Each pair of sweeps and stocks weighs around 600kg, and the complex and highly skilled job took several days.

The last set of sweeps were removed by the same millwrights at the end of 2018 because they had begun to rot, after 30 years’ service. The new ones were built in the Bristol-based workshops of Dorothea Restorations.

‘There are a few millwrights still about, but it takes a lifetime to learn the skills. I’ve been in the business for 45 years and my mission is to pass my skills on to future generations. I’m still learning though. Each mill is different: ages, construction, materials, technologies. It’s wonderful to see how they were put together and to study the skills of former millwrights.’

- Geoff Wallis, Millwright, Dorothea Restorations

Installing the new sweeps on Bembridge Windmill, Isle of Wight, from below
Installing the new sweeps on Bembridge Windmill, from below | © National Trust Images/Chuck and Fiona Eccleston

What are the sweeps?

The sweeps are a wooden lattice that attach to large beams known as stocks. In a complete sail, the sailcloth would have been stretched over the sweeps so that they could catch the wind and turn the machinery, which would grind the grains.

As the sweeps are made from wood, over a number of years they can start to rot and so we have to replace them every so often. We turn the sails manually to try and prevent weathering on one particular side.

Watch a video of the sails being restored.

Local support

The total cost of removing, building and installing the new sweeps and stocks was £38,000. Part of this was met by local fundraising support, including the Isle of Wight Association, as well as the Bembridge branches of the WI and Men in Sheds. The project also received a grant from the government’s Culture Recovery Fund.

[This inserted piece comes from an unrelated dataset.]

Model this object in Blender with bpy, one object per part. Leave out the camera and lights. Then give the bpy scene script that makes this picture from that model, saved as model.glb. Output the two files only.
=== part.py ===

Workman with spanner installing the new sweeps on Bembridge Windmill, Isle of Wight
Workman with spanner installing the new sweeps on Bembridge Windmill | © National Trust Images/Chuck and Fiona Eccleston

‘People on the island will be thrilled to see the mill reunited with its sails; it’s looked so forlorn without them.’

- Kathryn Wilson, Visitor Operations and Experience Manager, National Trust

A lost craft

This kind of work is rare to witness these days: there are only between 40 to 50 complete windmills left in the country and just a handful of practising UK millwrights. Millwrighting is on the Heritage Crafts Association’s Red List of Endangered Crafts.

Nestled in the quiet corner of a field, Bembridge Windmill is perched high enough for its sails to be seen across the surrounding countryside – a view that remains almost unchanged since it was immortalised in watercolour by JMW Turner in 1795.

Thank you

Thanks to everyone who raised funds for the sweeps. We couldn’t have done it without your support.